At 20 weeks, after lot of prepping for a VBAC, I found clarity that my version of a positive birth would be a planned and chosen date; to know that I would also be prepared before leaving Ryder at 18 months to birth his sister was a really important thing for me. So I started the mental prep, I talked to our MGP team and before I knew it we were 36 weeks and booking in for the 27th of September to meet our little girl. We chose the 27th as it’s our lucky number and that was really special for us. 


At 39 and 3 weeks I woke up at 4:30am to start our surgery prep. For weeks I was calm and ready and all of the sudden I was a bundle of nerves, all morning I stuck to practicing my bubble of comfort, my breathing and visualisations. I played my music and had lots of cuddles with Ryder before heading off. 


In the car it hit me, omg it’s time, omg this hyperemisis will be gone, omg she will be in my arms within hours after 9 long long months. 

The team at Redlands were incredible, they were soothing and patient when I talked their ears off about everything in a bid to shift my nerves. When I finally sat on that surgery table to have the spinal anaesthetic I was at breaking point in the best way. I was crying and nervous, I laid down and it felt like the quickest 10 minutes of my life. The team was chatting and there was music playing. Tyler and I just kept saying to each other: SHES ALMOST HERE!



I felt the familiar push of my abdomen and knew this was it, the doctor sang out congratulations and I heard her cry and that magical, life changing moment happened. She was lifted above the curtain and my baby girl was earthside! I like to joke around that the obstetrician held her up like a man holding up a great catch out fishing. 

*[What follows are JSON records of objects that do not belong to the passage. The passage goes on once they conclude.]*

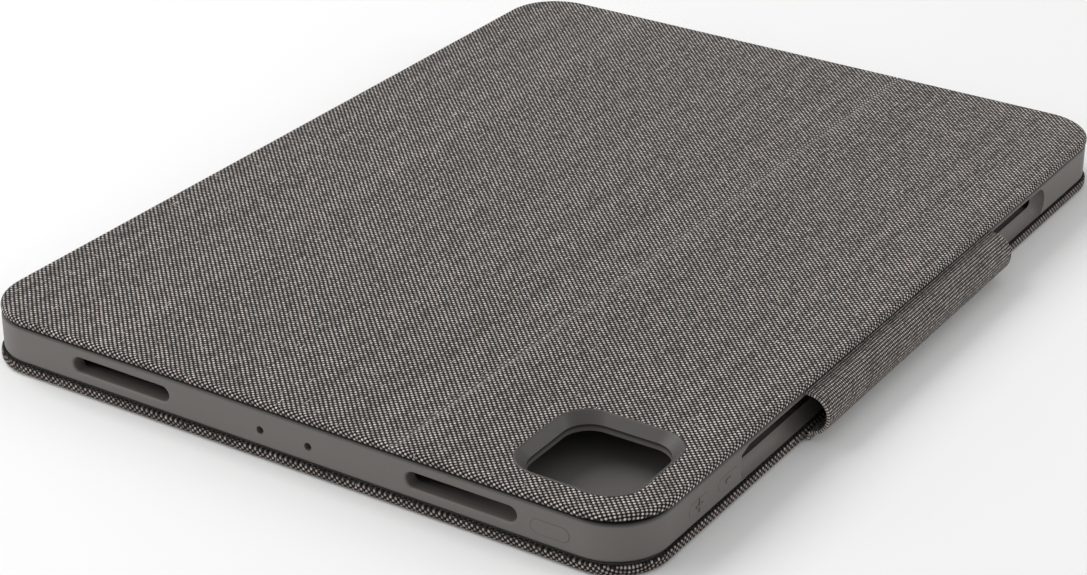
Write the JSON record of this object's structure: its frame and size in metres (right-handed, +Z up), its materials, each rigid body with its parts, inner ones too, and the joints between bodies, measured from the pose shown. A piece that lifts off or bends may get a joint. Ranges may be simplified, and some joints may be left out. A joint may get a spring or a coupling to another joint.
{
  "type": "tablet keyboard case",
  "caption": "Folding case for a tablet: soft tray with a woven back, kickstand, stylus loop and latch, joined by a folding spine to a thin keyboard with a trackpad.",
  "frame": {"origin": "centre of the keyboard's flat underside, midway between the case's short edges and between the latch edge and the spine edge of the woven panels", "axes": "+X along the long edges, away from the camera opening; +Y from the latch edge to the spine; +Z up through the closed case to the woven back"},
  "size_m": [0.256, 0.1975, 0.0156],
  "materials": {
    "woven_cloth": "plain weave of light warm grey and near-black yarns",
    "soft_shell": "satin warm grey thermoplastic rubber",
    "deck_skin": "matt soft-touch grey",
    "key_plastic": "fine matt moulded caps",
    "pad_surface": "smooth satin surface",
    "steel_plate": "bright rolled sheet",
    "stiff_board": "black glass-fibre board",
    "magnet_metal": "nickel-plated magnets",
    "circuit_sheet": "green circuit board and sheet",
    "dome_rubber": "translucent white silicone rubber",
    "black_plastic": "black moulded plastic",
    "contact_brass": "gold-plated brass",
    "cable_film": "amber polyimide flat cable"
  },
  "bodies": {
    "keyboard": {"base_cover": "woven_cloth", "base_plate": "steel_plate", "key_circuit": "circuit_sheet", "key_domes": "dome_rubber", "deck_cover": "deck_skin", "controller_board": "circuit_sheet", "keyboard_magnets": "magnet_metal", "pad_switch": "black_plastic"},
    "trackpad": {"trackpad": "pad_surface", "trackpad_frame": "steel_plate"},
    "function_keys": {"function_keys": "key_plastic"},
    "number_keys": {"number_keys": "key_plastic"},
    "upper_keys": {"upper_keys": "key_plastic"},
    "home_keys": {"home_keys": "key_plastic"},
    "lower_keys": {"lower_keys": "key_plastic"},
    "bottom_keys": {"bottom_keys": "key_plastic"},
    "backspace_key": {"backspace_key": "key_plastic"},
    "tab_key": {"tab_key": "key_plastic"},
    "caps_key": {"caps_key": "key_plastic"},
    "return_key": {"return_key": "key_plastic"},
    "left_shift_key": {"left_shift_key": "key_plastic"},
    "right_shift_key": {"right_shift_key": "key_plastic"},
    "space_bar": {"space_bar": "key_plastic"},
    "spine": {"spine_strip": "woven_cloth", "spine_cable": "cable_film"},
    "tray": {"spine_tab": "woven_cloth", "tray_shell": "soft_shell", "screen_lip": "soft_shell", "tray_back": "soft_shell", "panel_core": "stiff_board", "back_cover": "woven_cloth", "camera_bezel": "soft_shell", "tray_magnets": "magnet_metal", "connector_block": "black_plastic", "fixed_leaves": "steel_plate", "latch_anchor": "woven_cloth"},
    "contact_pin_1": {"contact_pin_1": "contact_brass"},
    "contact_pin_2": {"contact_pin_2": "contact_brass"},
    "contact_pin_3": {"contact_pin_3": "contact_brass"},
    "power_button": {"power_button": "soft_shell"},
    "volume_up_button": {"volume_up_button": "soft_shell"},
    "volume_down_button": {"volume_down_button": "soft_shell"},
    "kickstand": {"kickstand_plate": "stiff_board", "kickstand_cover": "woven_cloth", "moving_leaves": "steel_plate", "hinge_pins": "steel_plate", "kickstand_magnets": "magnet_metal"},
    "latch": {"latch_cover": "woven_cloth", "latch_core": "stiff_board", "latch_magnets": "magnet_metal"}
  },
  "joints": [
    {"name": "spine_low_fold", "type": "hinge", "parent": "keyboard", "child": "spine", "pos_m": [0, 0.09585, 0.001], "axis": [-1, 0, 0], "range_deg": [0, 180]},
    {"name": "spine_high_fold", "type": "hinge", "parent": "spine", "child": "tray", "pos_m": [0, 0.096, 0.0091], "axis": [-1, 0, 0], "range_deg": [0, 180]},
    {"name": "kickstand_hinge", "type": "hinge", "parent": "tray", "child": "kickstand", "pos_m": [0, -0.031, 0.0143], "axis": [-1, 0, 0], "range_deg": [-120, 0]},
    {"name": "latch_fold", "type": "hinge", "parent": "tray", "child": "latch", "pos_m": [0, -0.0955, 0.0133], "axis": [-1, 0, 0], "range_deg": [0, 110]},
    {"name": "trackpad_click", "type": "slide", "parent": "keyboard", "child": "trackpad", "axis": [0, 0, 1], "range_m": [-0.0003, 0], "stiffness_N_per_m": 3000, "springref_m": 0.0002},
    {"name": "function_keys_press", "type": "slide", "parent": "keyboard", "child": "function_keys", "axis": [0, 0, 1], "range_m": [-0.0009, 0], "stiffness_N_per_m": 5600, "springref_m": 0.0005},
    {"name": "number_keys_press", "type": "slide", "parent": "keyboard", "child": "number_keys", "axis": [0, 0, 1], "range_m": [-0.0009, 0], "stiffness_N_per_m": 5200, "springref_m": 0.0005},
    {"name": "upper_keys_press", "type": "slide", "parent": "keyboard", "child": "upper_keys", "axis": [0, 0, 1], "range_m": [-0.0009, 0], "stiffness_N_per_m": 5200, "springref_m": 0.0005},
    {"name": "home_keys_press", "type": "slide", "parent": "keyboard", "child": "home_keys", "axis": [0, 0, 1], "range_m": [-0.0009, 0], "stiffness_N_per_m": 4400, "springref_m": 0.0005},
    {"name": "lower_keys_press", "type": "slide", "parent": "keyboard", "child": "lower_keys", "axis": [0, 0, 1], "range_m": [-0.0009, 0], "stiffness_N_per_m": 4000, "springref_m": 0.0005},
    {"name": "bottom_keys_press", "type": "slide", "parent": "keyboard", "child": "bottom_keys", "axis": [0, 0, 1], "range_m": [-0.0009, 0], "stiffness_N_per_m": 3600, "springref_m": 0.0005},
    {"name": "backspace_key_press", "type": "slide", "parent": "keyboard", "child": "backspace_key", "axis": [0, 0, 1], "range_m": [-0.0009, 0], "stiffness_N_per_m": 400, "springref_m": 0.0005},
    {"name": "tab_key_press", "type": "slide", "parent": "keyboard", "child": "tab_key", "axis": [0, 0, 1], "range_m": [-0.0009, 0], "stiffness_N_per_m": 400, "springref_m": 0.0005},
    {"name": "caps_key_press", "type": "slide", "parent": "keyboard", "child": "caps_key", "axis": [0, 0, 1], "range_m": [-0.0009, 0], "stiffness_N_per_m": 400, "springref_m": 0.0005},
    {"name": "return_key_press", "type": "slide", "parent": "keyboard", "child": "return_key", "axis": [0, 0, 1], "range_m": [-0.0009, 0], "stiffness_N_per_m": 400, "springref_m": 0.0005},
    {"name": "left_shift_key_press", "type": "slide", "parent": "keyboard", "child": "left_shift_key", "axis": [0, 0, 1], "range_m": [-0.0009, 0], "stiffness_N_per_m": 400, "springref_m": 0.0005},
    {"name": "right_shift_key_press", "type": "slide", "parent": "keyboard", "child": "right_shift_key", "axis": [0, 0, 1], "range_m": [-0.0009, 0], "stiffness_N_per_m": 400, "springref_m": 0.0005},
    {"name": "space_bar_press", "type": "slide", "parent": "keyboard", "child": "space_bar", "axis": [0, 0, 1], "range_m": [-0.0009, 0], "stiffness_N_per_m": 400, "springref_m": 0.0005},
    {"name": "contact_pin_1_press", "type": "slide", "parent": "tray", "child": "contact_pin_1", "axis": [0, 0, 1], "range_m": [0, 0.0006], "stiffness_N_per_m": 500, "springref_m": -0.0004},
    {"name": "contact_pin_2_press", "type": "slide", "parent": "tray", "child": "contact_pin_2", "axis": [0, 0, 1], "range_m": [0, 0.0006], "stiffness_N_per_m": 500, "springref_m": -0.0004},
    {"name": "contact_pin_3_press", "type": "slide", "parent": "tray", "child": "contact_pin_3", "axis": [0, 0, 1], "range_m": [0, 0.0006], "stiffness_N_per_m": 500, "springref_m": -0.0004},
    {"name": "power_button_press", "type": "slide", "parent": "tray", "child": "power_button", "axis": [1, 0, 0], "range_m": [0, 0.0004], "stiffness_N_per_m": 2500, "springref_m": -0.0002},
    {"name": "volume_up_press", "type": "slide", "parent": "tray", "child": "volume_up_button", "axis": [0, 1, 0], "range_m": [0, 0.0004], "stiffness_N_per_m": 2500, "springref_m": -0.0002},
    {"name": "volume_down_press", "type": "slide", "parent": "tray", "child": "volume_down_button", "axis": [0, 1, 0], "range_m": [0, 0.0004], "stiffness_N_per_m": 2500, "springref_m": -0.0002}
  ]
}
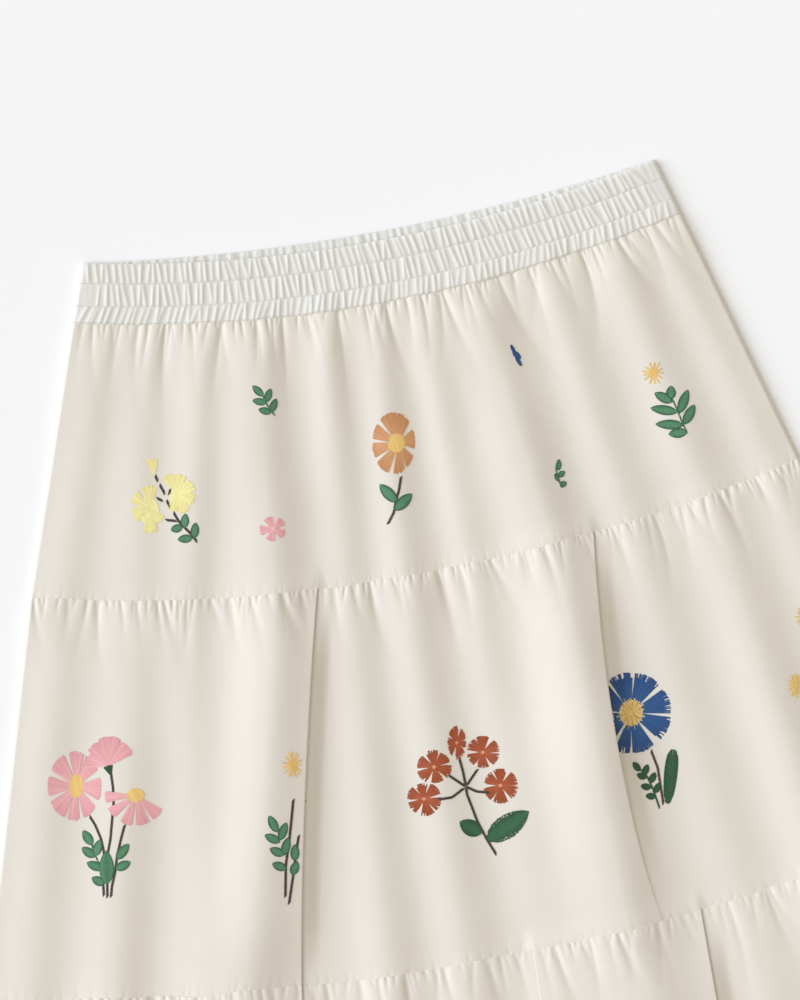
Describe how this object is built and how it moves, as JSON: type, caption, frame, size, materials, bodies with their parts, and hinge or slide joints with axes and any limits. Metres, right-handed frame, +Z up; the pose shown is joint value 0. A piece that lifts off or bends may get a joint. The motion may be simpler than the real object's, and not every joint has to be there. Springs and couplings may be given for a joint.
{
  "type": "tiered gathered maxi skirt",
  "caption": "Tiered, gathered maxi skirt with a shirred elastic waistband, laid flat on its back, for dressing a shop or wardrobe scene.",
  "frame": {"origin": "middle of the skirt's footprint, on the surface it lies on", "axes": "+Y from hem to waist, +X to the right as the front is seen, +Z up through the back and then the front"},
  "size_m": [0.76, 0.855, 0.0216],
  "materials": {
    "ivory_satin": "matt satin-weave polyester in warm ivory, embroidered with small flowers",
    "shirred_band": "the same satin shirred over elastic, looks a little cooler and greyer"
  },
  "bodies": {
    "root": {"waistband_front": "shirred_band", "waistband_back": "shirred_band", "tier1_front": "ivory_satin", "tier1_back": "ivory_satin", "tier2_front": "ivory_satin", "tier2_back": "ivory_satin", "tier3_front": "ivory_satin", "tier3_back": "ivory_satin"}
  },
  "joints": []
}
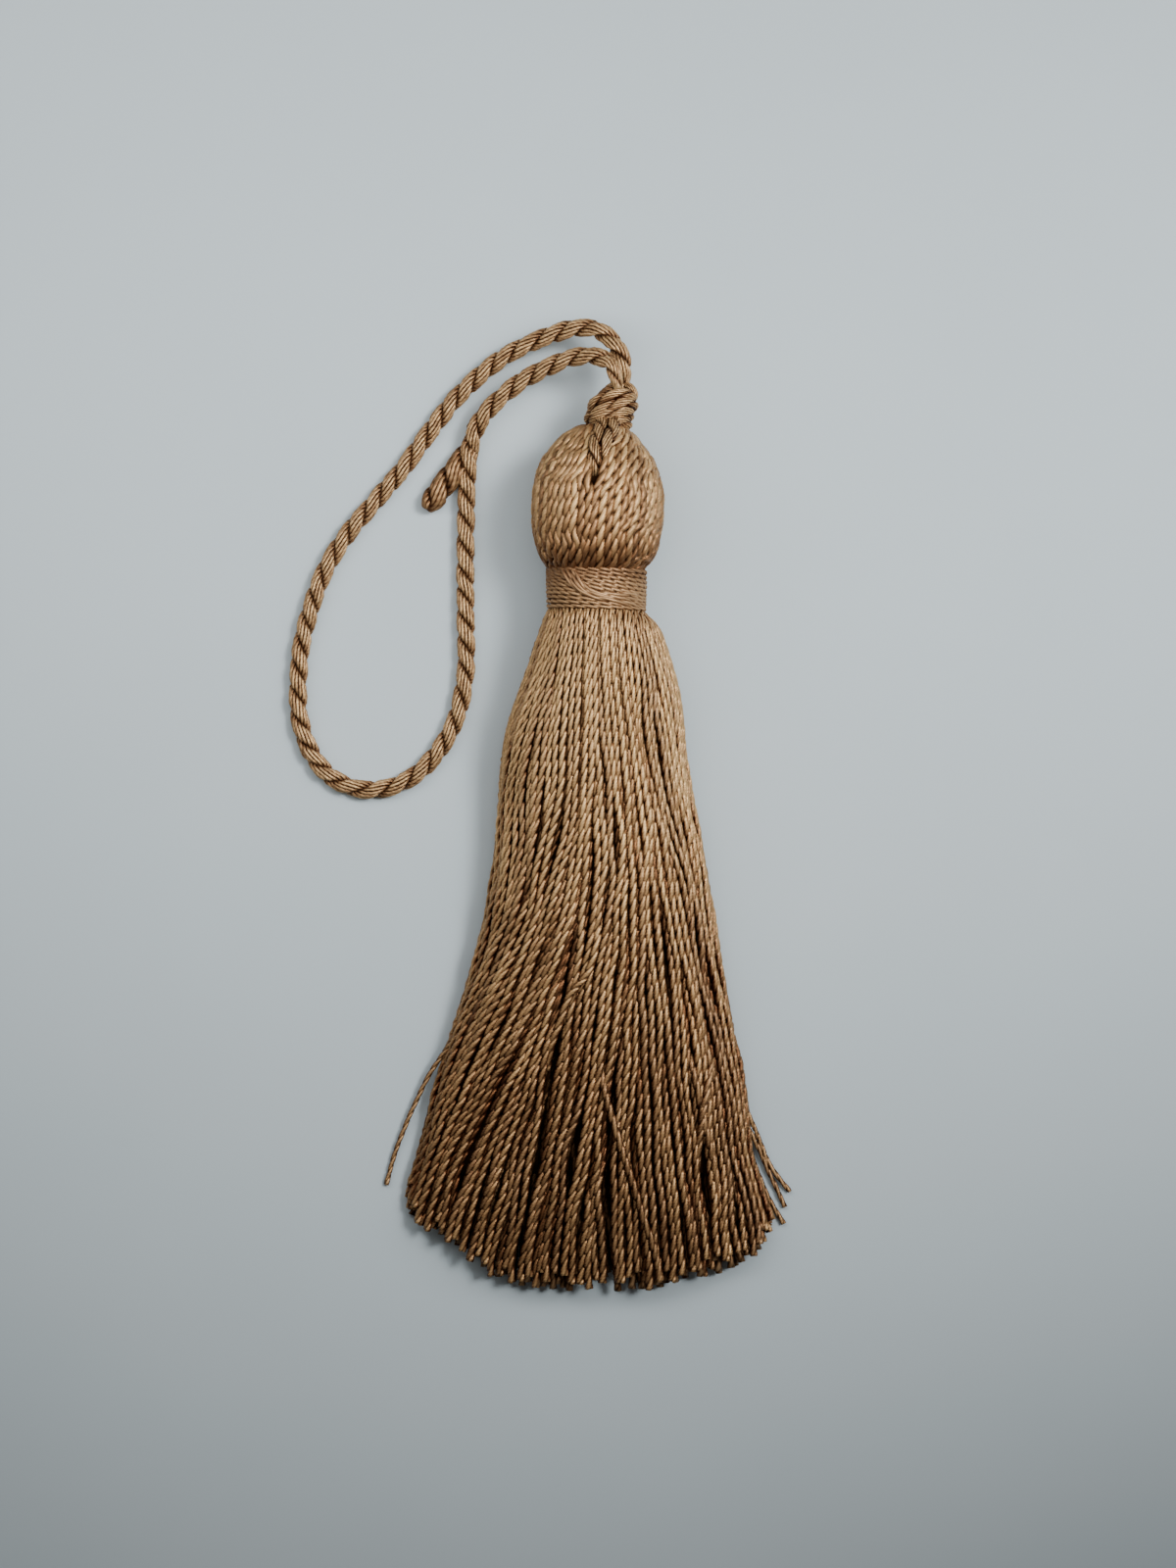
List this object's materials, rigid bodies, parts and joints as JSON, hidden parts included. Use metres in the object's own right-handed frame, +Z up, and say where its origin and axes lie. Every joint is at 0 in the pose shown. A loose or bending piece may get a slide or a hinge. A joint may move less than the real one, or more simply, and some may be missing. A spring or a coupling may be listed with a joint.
{
  "type": "silk key tassel",
  "caption": "Lying tassel: a thread hank with a round head, bound neck and spread cut skirt, hung on a knotted twisted cord loop.",
  "frame": {"origin": "middle of the underside of the lying tassel's own box, on the table plane, the cord's free pieces left out", "axes": "+Y along the tassel from the cut ends of the skirt towards the head, +Z up from the table, +X to the right seen from above with the head away"},
  "size_m": [0.0517, 0.0983, 0.0133],
  "materials": {
    "silk_thread": "two-ply silk thread, champagne gold, soft satin sheen",
    "binding_thread": "the same thread wound close, soft satin sheen",
    "cord_silk": "two-strand twisted silk cord, champagne gold, soft sheen"
  },
  "bodies": {
    "root": {"yarn_hank": "silk_thread", "neck_binding": "binding_thread", "cord_knot": "cord_silk", "cord_bight": "cord_silk", "cord_loop": "cord_silk", "cord_pigtail": "cord_silk"}
  },
  "joints": []
}
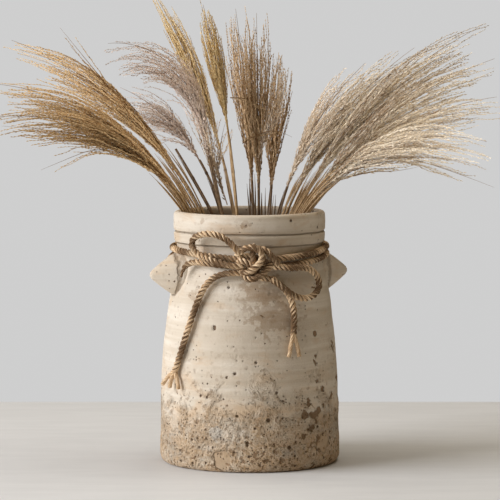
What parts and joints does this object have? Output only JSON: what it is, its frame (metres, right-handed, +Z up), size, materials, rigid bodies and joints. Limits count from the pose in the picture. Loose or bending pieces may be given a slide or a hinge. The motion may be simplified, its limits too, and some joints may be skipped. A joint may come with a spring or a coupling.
{
  "type": "flower vase",
  "caption": "Rustic stoneware vase with a banded collar and two pinched lugs, tied with a jute bow and holding a spray of dried plume grasses.",
  "frame": {"origin": "centre of the vase's flat base, on the axis the vase was thrown on", "axes": "+Z up the vase's axis; +X to the right, with the bow facing -Y; +Y to the back"},
  "size_m": [0.4997, 0.2458, 0.4635],
  "materials": {
    "vase_clay": "matte",
    "jute_twine": "matte",
    "straw_stem": "matte",
    "dark_stem": "matte",
    "golden_plume": "matte",
    "pale_plume": "matte"
  },
  "bodies": {
    "vase": {"vase_body": "vase_clay", "lug_left": "vase_clay", "lug_right": "vase_clay", "twine_wrap_upper": "jute_twine", "twine_wrap_lower": "jute_twine", "twine_wrap_left": "jute_twine", "bow_loop_left": "jute_twine", "bow_loop_right": "jute_twine", "twine_tail_left": "jute_twine", "twine_tail_right": "jute_twine", "twine_end_left": "jute_twine", "twine_end_right": "jute_twine", "bow_knot": "jute_twine"},
    "grass_left_high": {"grass_left_high_stem": "straw_stem", "grass_left_high_plume": "golden_plume"},
    "grass_left_middle": {"grass_left_middle_stem": "straw_stem", "grass_left_middle_plume": "golden_plume"},
    "grass_left_low": {"grass_left_low_stem": "straw_stem", "grass_left_low_plume": "golden_plume"},
    "bare_stem_left": {"bare_stem_left": "dark_stem"},
    "grass_arching": {"grass_arching_stem": "straw_stem", "grass_arching_plume": "pale_plume"},
    "grass_left_back": {"grass_left_back_stem": "straw_stem", "grass_left_back_plume": "golden_plume"},
    "grass_golden": {"grass_golden_stem": "straw_stem", "grass_golden_plume": "golden_plume"},
    "grass_tall": {"grass_tall_stem": "straw_stem", "grass_tall_plume": "golden_plume"},
    "grass_centre_back": {"grass_centre_back_stem": "straw_stem", "grass_centre_back_plume": "golden_plume"},
    "grass_centre_front": {"grass_centre_front_stem": "straw_stem", "grass_centre_front_plume": "golden_plume"},
    "grass_centre_right": {"grass_centre_right_stem": "straw_stem", "grass_centre_right_plume": "golden_plume"},
    "grass_right_front": {"grass_right_front_stem": "straw_stem", "grass_right_front_plume": "pale_plume"},
    "grass_right_back": {"grass_right_back_stem": "straw_stem", "grass_right_back_plume": "pale_plume"},
    "grass_right_high": {"grass_right_high_stem": "straw_stem", "grass_right_high_plume": "pale_plume"},
    "grass_right_middle": {"grass_right_middle_stem": "straw_stem", "grass_right_middle_plume": "pale_plume"},
    "grass_right_low": {"grass_right_low_stem": "straw_stem", "grass_right_low_plume": "pale_plume"},
    "grass_right_lowest": {"grass_right_lowest_stem": "straw_stem", "grass_right_lowest_plume": "pale_plume"},
    "bare_stem_right_back": {"bare_stem_right_back": "dark_stem"},
    "bare_stem_right_front": {"bare_stem_right_front": "dark_stem"}
  },
  "joints": [
    {"name": "grass_left_high_lift", "type": "slide", "parent": "vase", "child": "grass_left_high", "axis": [0, 0, 1], "range_m": [0, 0.26]},
    {"name": "grass_left_middle_lift", "type": "slide", "parent": "vase", "child": "grass_left_middle", "axis": [0, 0, 1], "range_m": [0, 0.26]},
    {"name": "grass_left_low_lift", "type": "slide", "parent": "vase", "child": "grass_left_low", "axis": [0, 0, 1], "range_m": [0, 0.26]},
    {"name": "bare_stem_left_lift", "type": "slide", "parent": "vase", "child": "bare_stem_left", "axis": [0, 0, 1], "range_m": [0, 0.26]},
    {"name": "grass_arching_lift", "type": "slide", "parent": "vase", "child": "grass_arching", "axis": [0, 0, 1], "range_m": [0, 0.26]},
    {"name": "grass_left_back_lift", "type": "slide", "parent": "vase", "child": "grass_left_back", "axis": [0, 0, 1], "range_m": [0, 0.26]},
    {"name": "grass_golden_lift", "type": "slide", "parent": "vase", "child": "grass_golden", "axis": [0, 0, 1], "range_m": [0, 0.26]},
    {"name": "grass_tall_lift", "type": "slide", "parent": "vase", "child": "grass_tall", "axis": [0, 0, 1], "range_m": [0, 0.26]},
    {"name": "grass_centre_back_lift", "type": "slide", "parent": "vase", "child": "grass_centre_back", "axis": [0, 0, 1], "range_m": [0, 0.26]},
    {"name": "grass_centre_front_lift", "type": "slide", "parent": "vase", "child": "grass_centre_front", "axis": [0, 0, 1], "range_m": [0, 0.26]},
    {"name": "grass_centre_right_lift", "type": "slide", "parent": "vase", "child": "grass_centre_right", "axis": [0, 0, 1], "range_m": [0, 0.26]},
    {"name": "grass_right_front_lift", "type": "slide", "parent": "vase", "child": "grass_right_front", "axis": [0, 0, 1], "range_m": [0, 0.26]},
    {"name": "grass_right_back_lift", "type": "slide", "parent": "vase", "child": "grass_right_back", "axis": [0, 0, 1], "range_m": [0, 0.26]},
    {"name": "grass_right_high_lift", "type": "slide", "parent": "vase", "child": "grass_right_high", "axis": [0, 0, 1], "range_m": [0, 0.26]},
    {"name": "grass_right_middle_lift", "type": "slide", "parent": "vase", "child": "grass_right_middle", "axis": [0, 0, 1], "range_m": [0, 0.26]},
    {"name": "grass_right_low_lift", "type": "slide", "parent": "vase", "child": "grass_right_low", "axis": [0, 0, 1], "range_m": [0, 0.26]},
    {"name": "grass_right_lowest_lift", "type": "slide", "parent": "vase", "child": "grass_right_lowest", "axis": [0, 0, 1], "range_m": [0, 0.26]},
    {"name": "bare_stem_right_back_lift", "type": "slide", "parent": "vase", "child": "bare_stem_right_back", "axis": [0, 0, 1], "range_m": [0, 0.26]},
    {"name": "bare_stem_right_front_lift", "type": "slide", "parent": "vase", "child": "bare_stem_right_front", "axis": [0, 0, 1], "range_m": [0, 0.26]}
  ]
}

Within a few minutes she was on my chest and we had our first feed, it was truly the most beautiful experience. The team around us honoured our preferences and were all around amazing. We don’t have any regret in our choice and we know it was the right one for us. 



I had told Tyler at 6 months postpartum with Ryder that I knew in my bones we had a baby girl waiting for us, that I already felt that I knew her soul and she would be our final baby one day. We didn’t know it would be so soon but our babies truly chose us and we love them more than anything.


As for recovery, although I had a tough time again, it was also quicker than the first. We have just been in the biggest newborn bubble, soaking in every moment as a family of four and our last time with a newborn. Our family is complete and we are so grateful for our support team, our village and eachother.